Here are six ways that you can make a positive difference in your child's eating habits.

  • Provide nutritious foods and allow your child to choose - Have nutritious foods on hand such as fruits, vegetables, whole grains, lean meats and low-fat dairy products, and allow your child to pick out a meal or snack from the healthy foods you have to offer.
  • Create a positive meal environment - Eat together as a family. Children who eat dinner with their families at home have a better quality diet overall than those who do not. Sitting down for a family meal also helps to discourage your child from rushing through a meal which may lead to overeating.
  • Be a role model - You can tell your children to eat their vegetables and drink their milk, but they are much more likely to mimic your behaviors than they are to listen to your words. 

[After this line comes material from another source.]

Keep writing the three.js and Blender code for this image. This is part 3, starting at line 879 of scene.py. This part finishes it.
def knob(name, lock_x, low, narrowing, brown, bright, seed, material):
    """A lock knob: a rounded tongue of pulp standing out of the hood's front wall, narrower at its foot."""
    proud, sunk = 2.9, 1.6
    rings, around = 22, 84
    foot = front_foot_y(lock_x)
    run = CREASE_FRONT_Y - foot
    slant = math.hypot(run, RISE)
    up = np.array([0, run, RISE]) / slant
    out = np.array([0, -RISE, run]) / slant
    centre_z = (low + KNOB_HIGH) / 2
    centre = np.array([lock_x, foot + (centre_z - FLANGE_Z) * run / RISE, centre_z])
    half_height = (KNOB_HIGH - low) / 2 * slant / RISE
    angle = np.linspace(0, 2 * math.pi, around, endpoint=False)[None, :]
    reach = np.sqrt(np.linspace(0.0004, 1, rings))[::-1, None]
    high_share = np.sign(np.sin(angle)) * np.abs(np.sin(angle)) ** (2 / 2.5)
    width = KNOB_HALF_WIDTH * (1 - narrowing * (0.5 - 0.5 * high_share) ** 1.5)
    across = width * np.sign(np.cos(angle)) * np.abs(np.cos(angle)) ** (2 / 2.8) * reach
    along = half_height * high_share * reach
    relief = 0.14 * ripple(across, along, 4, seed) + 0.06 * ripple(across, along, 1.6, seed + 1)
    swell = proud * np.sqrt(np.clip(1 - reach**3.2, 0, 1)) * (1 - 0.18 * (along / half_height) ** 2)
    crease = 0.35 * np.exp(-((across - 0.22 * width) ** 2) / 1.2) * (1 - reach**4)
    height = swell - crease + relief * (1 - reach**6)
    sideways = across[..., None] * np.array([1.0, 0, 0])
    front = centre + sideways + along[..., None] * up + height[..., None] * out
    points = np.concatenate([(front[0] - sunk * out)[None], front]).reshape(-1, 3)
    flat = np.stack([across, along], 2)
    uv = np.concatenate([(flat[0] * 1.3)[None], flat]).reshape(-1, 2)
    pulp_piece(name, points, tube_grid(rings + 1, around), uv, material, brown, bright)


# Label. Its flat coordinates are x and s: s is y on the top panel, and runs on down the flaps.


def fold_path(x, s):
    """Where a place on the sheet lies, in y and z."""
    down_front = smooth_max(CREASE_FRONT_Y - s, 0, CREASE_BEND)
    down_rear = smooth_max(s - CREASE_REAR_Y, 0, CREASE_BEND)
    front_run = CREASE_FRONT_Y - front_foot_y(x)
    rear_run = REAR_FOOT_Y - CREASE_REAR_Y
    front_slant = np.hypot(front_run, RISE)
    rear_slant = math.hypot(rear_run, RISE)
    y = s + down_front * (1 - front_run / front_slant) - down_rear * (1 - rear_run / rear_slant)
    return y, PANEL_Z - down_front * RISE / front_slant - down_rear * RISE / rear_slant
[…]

  • Try and try again - If your children appear to be picky eaters and don't like certain foods, don't give up. A child's food preferences are learned from repeated exposure to foods. It may take eight or more exposures before they accept a new food. The same holds true for adults. You may find that you actually enjoy things as an adult that you disliked as a child.
  • Listen - Your children are born with an innate sense of when their bodies need food and how much they need. It is easy to ignore this by serving children large portions, encouraging them to clean their plates or making them wait until mealtime to satisfy their hunger. Your job is to provide nutritious food, and your children are in charge of when and how much to eat.
  • Ask for help in the kitchen - Getting your children involved in the cooking process allows them to take ownership of the food they have to eat. You can also use the opportunity to teach them about where food comes from and what food does for their bodies—provide fuel and nutrients to stay healthy. If kids have a say in what or how food is prepared, they will be more likely to eat it.

Start with one goal and move on to another when you are comfortable. And remember, just like learning to ride a bike, living and modeling healthy behaviors requires practice—for you and your children. The more you practice, the easier these skills become!